__What to do__. Everything from the line with "for corner in" through the line with "toward_front = (0, -1, 0)" should be repeated exactly, both of those lines included, and nothing else.

## begin Supplied information

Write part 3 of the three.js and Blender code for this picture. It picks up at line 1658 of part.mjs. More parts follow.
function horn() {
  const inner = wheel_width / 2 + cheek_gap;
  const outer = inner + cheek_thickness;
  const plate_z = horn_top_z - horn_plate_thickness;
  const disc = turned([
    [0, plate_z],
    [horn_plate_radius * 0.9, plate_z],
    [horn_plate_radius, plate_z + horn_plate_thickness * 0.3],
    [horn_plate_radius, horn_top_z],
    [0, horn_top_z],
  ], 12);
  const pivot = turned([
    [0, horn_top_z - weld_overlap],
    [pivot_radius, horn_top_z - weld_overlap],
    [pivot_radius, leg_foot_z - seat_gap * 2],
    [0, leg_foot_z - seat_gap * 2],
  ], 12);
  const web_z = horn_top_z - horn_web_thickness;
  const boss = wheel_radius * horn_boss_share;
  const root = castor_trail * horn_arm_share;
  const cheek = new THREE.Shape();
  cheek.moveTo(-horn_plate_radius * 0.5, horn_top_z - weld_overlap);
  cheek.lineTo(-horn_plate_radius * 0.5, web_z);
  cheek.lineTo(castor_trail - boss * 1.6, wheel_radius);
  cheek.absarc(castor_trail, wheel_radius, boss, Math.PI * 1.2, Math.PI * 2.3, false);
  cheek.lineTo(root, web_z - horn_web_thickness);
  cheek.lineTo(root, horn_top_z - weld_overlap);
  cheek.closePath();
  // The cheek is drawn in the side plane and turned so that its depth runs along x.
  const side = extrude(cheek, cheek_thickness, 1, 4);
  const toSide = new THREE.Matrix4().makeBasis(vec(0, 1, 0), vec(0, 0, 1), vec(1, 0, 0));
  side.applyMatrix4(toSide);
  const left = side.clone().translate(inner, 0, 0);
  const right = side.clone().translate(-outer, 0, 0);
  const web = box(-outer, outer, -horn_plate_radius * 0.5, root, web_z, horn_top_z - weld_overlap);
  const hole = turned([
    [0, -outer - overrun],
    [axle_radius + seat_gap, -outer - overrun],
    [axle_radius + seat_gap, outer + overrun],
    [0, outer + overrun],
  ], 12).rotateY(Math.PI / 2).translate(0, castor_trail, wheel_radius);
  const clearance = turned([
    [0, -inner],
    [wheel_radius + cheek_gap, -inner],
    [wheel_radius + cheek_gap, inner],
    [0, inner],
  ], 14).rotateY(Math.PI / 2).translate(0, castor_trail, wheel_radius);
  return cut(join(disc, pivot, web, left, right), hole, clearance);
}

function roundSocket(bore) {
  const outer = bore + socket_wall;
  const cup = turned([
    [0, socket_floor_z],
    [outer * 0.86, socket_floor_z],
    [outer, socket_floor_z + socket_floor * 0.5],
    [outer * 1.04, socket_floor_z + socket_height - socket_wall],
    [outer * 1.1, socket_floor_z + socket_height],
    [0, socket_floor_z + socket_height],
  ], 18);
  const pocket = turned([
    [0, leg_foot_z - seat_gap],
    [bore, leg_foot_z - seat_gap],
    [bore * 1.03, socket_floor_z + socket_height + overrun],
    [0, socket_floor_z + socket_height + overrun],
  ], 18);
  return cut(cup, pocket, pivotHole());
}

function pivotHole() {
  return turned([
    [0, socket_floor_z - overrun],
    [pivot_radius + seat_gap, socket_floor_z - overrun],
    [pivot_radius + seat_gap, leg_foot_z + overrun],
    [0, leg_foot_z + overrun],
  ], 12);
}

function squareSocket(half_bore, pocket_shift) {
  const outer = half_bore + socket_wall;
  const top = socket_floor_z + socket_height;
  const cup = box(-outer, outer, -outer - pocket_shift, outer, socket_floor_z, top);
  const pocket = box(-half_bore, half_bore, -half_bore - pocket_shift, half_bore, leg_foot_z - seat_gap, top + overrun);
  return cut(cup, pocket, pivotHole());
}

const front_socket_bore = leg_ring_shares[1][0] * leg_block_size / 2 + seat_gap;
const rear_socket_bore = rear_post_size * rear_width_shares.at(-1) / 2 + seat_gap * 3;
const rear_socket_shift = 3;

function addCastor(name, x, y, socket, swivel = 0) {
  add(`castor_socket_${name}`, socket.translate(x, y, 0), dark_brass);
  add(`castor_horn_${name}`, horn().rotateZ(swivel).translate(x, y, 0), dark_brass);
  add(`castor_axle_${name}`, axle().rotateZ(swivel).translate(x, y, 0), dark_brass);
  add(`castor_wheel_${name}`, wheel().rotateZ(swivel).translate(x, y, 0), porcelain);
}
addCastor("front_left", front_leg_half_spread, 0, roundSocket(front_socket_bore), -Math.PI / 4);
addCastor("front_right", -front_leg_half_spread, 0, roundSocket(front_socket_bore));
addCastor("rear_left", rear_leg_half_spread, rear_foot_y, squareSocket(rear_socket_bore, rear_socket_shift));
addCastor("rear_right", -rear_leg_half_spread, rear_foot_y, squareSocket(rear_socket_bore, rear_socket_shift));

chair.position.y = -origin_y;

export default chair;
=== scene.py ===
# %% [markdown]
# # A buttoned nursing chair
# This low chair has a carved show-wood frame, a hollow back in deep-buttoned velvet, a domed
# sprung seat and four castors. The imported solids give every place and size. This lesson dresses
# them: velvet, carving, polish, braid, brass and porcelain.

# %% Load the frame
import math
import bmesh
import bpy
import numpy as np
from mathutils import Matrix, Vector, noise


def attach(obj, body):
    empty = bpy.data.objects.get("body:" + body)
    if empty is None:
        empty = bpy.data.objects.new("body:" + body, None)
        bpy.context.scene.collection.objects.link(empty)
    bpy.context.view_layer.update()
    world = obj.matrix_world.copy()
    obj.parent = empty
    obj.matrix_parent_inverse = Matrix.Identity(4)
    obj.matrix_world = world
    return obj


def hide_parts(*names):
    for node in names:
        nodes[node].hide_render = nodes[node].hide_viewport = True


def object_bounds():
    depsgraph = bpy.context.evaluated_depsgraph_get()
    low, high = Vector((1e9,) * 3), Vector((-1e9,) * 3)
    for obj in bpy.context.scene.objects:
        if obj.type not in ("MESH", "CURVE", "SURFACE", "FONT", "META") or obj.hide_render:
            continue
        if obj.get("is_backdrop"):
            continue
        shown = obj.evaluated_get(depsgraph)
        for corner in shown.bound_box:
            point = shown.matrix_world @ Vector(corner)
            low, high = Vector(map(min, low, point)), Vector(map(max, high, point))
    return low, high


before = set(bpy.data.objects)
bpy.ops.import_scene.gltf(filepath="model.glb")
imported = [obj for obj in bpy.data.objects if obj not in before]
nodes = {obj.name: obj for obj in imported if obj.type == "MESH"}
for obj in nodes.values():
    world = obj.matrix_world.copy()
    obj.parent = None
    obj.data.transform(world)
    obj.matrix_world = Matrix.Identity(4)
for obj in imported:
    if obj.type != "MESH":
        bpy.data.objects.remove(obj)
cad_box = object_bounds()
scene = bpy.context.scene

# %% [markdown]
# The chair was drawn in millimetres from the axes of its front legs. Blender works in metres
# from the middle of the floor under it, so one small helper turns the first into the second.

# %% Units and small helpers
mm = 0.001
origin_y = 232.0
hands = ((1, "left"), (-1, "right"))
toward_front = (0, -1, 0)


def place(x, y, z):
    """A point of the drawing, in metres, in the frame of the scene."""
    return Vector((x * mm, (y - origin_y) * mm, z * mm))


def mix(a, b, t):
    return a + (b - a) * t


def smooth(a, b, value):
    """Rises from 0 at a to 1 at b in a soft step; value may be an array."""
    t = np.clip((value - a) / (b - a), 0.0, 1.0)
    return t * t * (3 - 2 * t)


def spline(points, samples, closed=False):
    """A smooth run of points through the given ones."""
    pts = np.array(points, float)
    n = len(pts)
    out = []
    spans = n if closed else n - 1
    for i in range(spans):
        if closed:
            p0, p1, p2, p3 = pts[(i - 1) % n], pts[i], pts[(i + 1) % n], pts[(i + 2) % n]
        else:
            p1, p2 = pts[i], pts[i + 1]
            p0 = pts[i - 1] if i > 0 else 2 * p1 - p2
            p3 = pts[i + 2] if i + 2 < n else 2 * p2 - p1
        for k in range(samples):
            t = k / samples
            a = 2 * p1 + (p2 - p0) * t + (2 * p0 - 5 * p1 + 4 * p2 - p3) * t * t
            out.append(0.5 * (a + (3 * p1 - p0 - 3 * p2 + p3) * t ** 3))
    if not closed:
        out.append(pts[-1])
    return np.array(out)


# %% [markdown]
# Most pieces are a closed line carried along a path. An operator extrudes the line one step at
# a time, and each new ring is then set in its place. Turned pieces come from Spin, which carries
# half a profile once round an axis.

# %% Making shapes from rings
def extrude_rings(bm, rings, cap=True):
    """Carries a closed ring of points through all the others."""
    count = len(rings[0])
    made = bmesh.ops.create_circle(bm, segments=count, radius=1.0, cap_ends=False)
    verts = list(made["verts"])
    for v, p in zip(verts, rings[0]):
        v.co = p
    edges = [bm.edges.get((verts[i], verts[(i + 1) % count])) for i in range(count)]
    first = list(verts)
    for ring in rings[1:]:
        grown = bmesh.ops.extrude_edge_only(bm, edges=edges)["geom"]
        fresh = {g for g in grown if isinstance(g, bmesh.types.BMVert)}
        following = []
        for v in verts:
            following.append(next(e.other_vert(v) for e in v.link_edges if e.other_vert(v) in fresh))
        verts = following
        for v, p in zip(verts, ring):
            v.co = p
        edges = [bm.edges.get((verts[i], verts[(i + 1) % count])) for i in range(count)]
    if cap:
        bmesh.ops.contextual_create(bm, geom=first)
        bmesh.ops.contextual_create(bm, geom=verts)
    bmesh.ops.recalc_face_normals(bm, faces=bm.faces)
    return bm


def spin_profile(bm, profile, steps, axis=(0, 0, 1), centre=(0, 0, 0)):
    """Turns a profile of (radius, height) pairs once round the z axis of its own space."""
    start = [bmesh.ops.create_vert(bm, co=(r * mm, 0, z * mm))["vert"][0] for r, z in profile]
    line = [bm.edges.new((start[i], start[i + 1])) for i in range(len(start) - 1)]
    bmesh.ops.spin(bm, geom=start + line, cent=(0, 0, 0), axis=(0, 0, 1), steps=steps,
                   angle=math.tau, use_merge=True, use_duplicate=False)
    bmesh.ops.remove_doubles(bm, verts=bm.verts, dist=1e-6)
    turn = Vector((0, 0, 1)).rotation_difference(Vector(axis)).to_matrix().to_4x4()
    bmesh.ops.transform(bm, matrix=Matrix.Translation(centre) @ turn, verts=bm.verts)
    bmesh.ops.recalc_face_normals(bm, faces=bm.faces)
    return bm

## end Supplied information

__Finished answer__.
        for corner in shown.bound_box:
            point = shown.matrix_world @ Vector(corner)
            low, high = Vector(map(min, low, point)), Vector(map(max, high, point))
    return low, high


before = set(bpy.data.objects)
bpy.ops.import_scene.gltf(filepath="model.glb")
imported = [obj for obj in bpy.data.objects if obj not in before]
nodes = {obj.name: obj for obj in imported if obj.type == "MESH"}
for obj in nodes.values():
    world = obj.matrix_world.copy()
    obj.parent = None
    obj.data.transform(world)
    obj.matrix_world = Matrix.Identity(4)
for obj in imported:
    if obj.type != "MESH":
        bpy.data.objects.remove(obj)
cad_box = object_bounds()
scene = bpy.context.scene

# %% [markdown]
# The chair was drawn in millimetres from the axes of its front legs. Blender works in metres
# from the middle of the floor under it, so one small helper turns the first into the second.

# %% Units and small helpers
mm = 0.001
origin_y = 232.0
hands = ((1, "left"), (-1, "right"))
toward_front = (0, -1, 0)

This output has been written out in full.